12 de fev. de 2013

Satori

Manhã ensolarada num velho mosteiro português. Pedro debruça-se no parapeito da janela de sua pequena cela, enquanto alguns fracos raios de Sol pintam no chão escuro um padrão quadriculado. Há quantos meses estaria ali já? Ele, que passara anos estudando Latim, Grego, Hebraico e Aramaico; relendo textos antiquíssimos e memorizando rituais milenares; ele, que sentia claramente o chamado divino para exercer o sagrado ministério de Cristo, sentia-se só.

Pedro sentia-se só. 

Pedro sentia-se só; e não se tratava daquele tipo de solidão que bate quando se está sozinho: era uma solidão maior, mais profunda - daquelas que poucos conheceram. Pedro sabia que o mundo fervilhava a seu redor: ouvia falar de governos e guerras, dos avanços na Medicina, dos milagres da Ciência; conhecia advogados, bancários, artistas e tinha consciência do vasto leque de possíveis caminhos que cada Homem na Terra encontrava frente a si. E, mais ainda, Pedro sabia que, enquanto esse insano mundo girava, ele estava ali - debruçado em sabedorias centenárias e ritos arcaicos; vivendo uma realidade tão diferente daquela que o resto do mundo conhecia que enchia-se de dúvidas e medos (seria ele seria capaz de compreender aos fiéis e guiá-los, mesmo vivendo em um paradigma tão distinto?). Quanta coisa estaria perdendo? Quantos sorrisos? Quantos abraços, quantos amores? Quanta vida?

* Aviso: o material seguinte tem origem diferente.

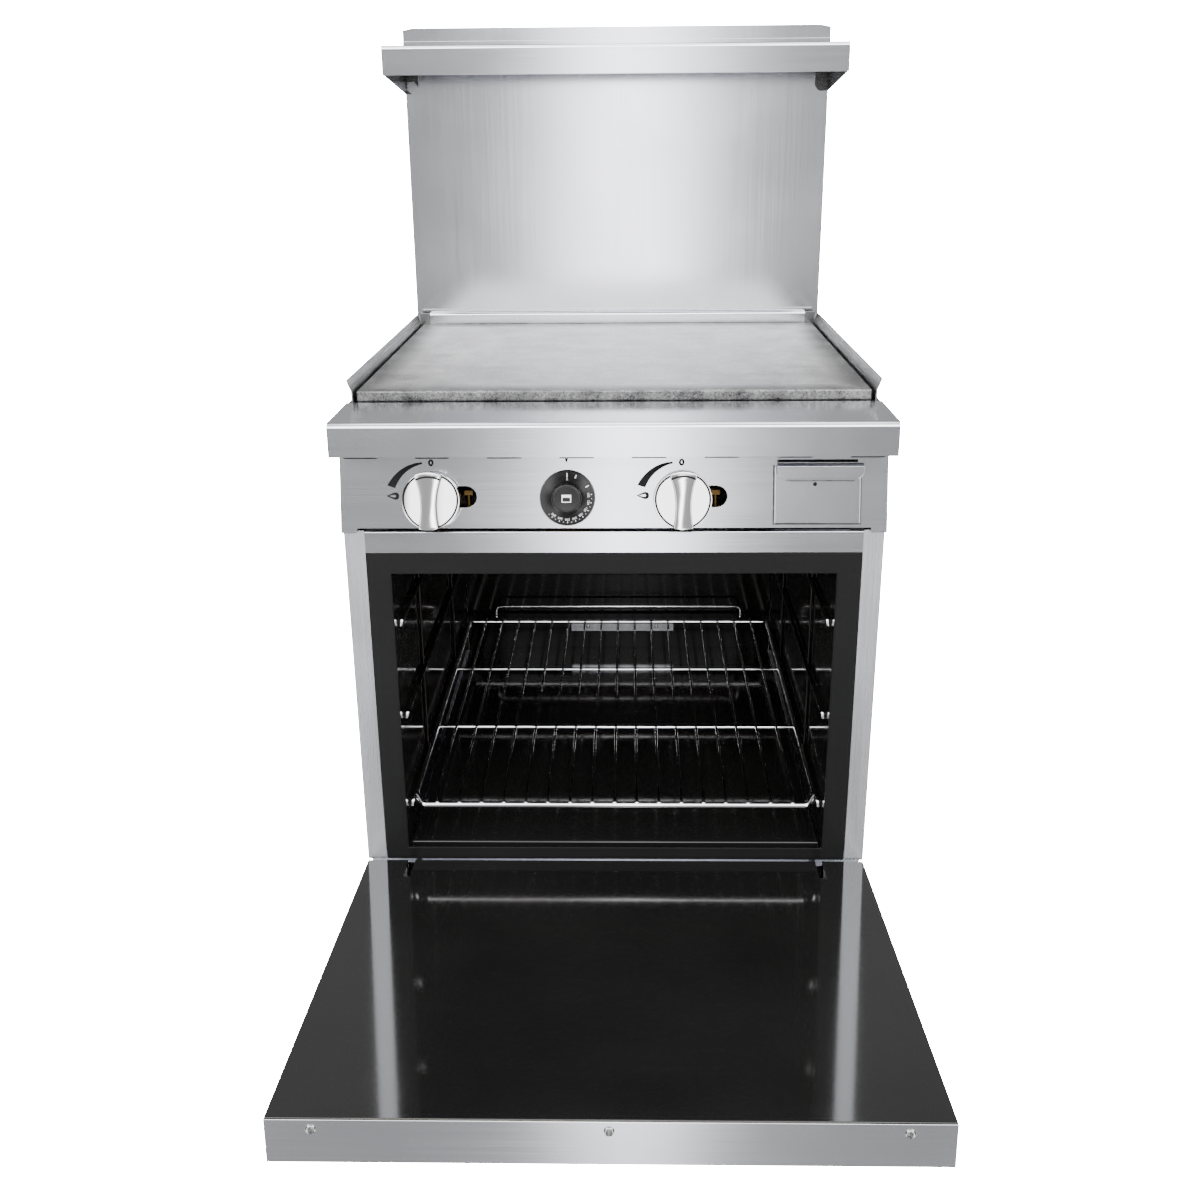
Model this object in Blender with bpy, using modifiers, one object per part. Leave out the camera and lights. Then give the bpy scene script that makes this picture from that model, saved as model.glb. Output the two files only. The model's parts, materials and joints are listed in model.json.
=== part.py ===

(Há noites, ajoelhado em seu oratório, Pedro questionava o propósito de seu chamado. Por que ele estaria ali, vivendo voluntariamente isolado de todos, quando poderia ter escolhido uma vida comum,  algum ofício habitual, amigos e - por que não? - alguma garota bonita em sua pequena cidadezinha do interior? Já revirara os evangelhos sinópticos; já estudara as epístolas paulinas, lera Agostinho, Orígenes, Aquino - até Lutero e Calvino! - e não encontrou as respostas que buscava. Decidira então, talvez como último recurso, rezar.) 

Lá fora, no velho carvalho em frente à janela de Pedro, um sabiá começa a cantar. O jovem seminarista observa encantado, por entre as grossas grades de ferro, o pequeno animalzinho. Lágrimas tímidas rolam de seus olhos e marcam sua batina surrada. Pedro, de repente, esquecera o que é que tanto procurava; esquecera todas as perguntas e todas as respostas que esperava encontrar. Levantou-se lentamente com um sorriso (coisa que, suspeitava, seu corpo havia desaprendido), cruzou a cela e ajoelhou em seu oratório. Nunca havia sentido solidão tão plena.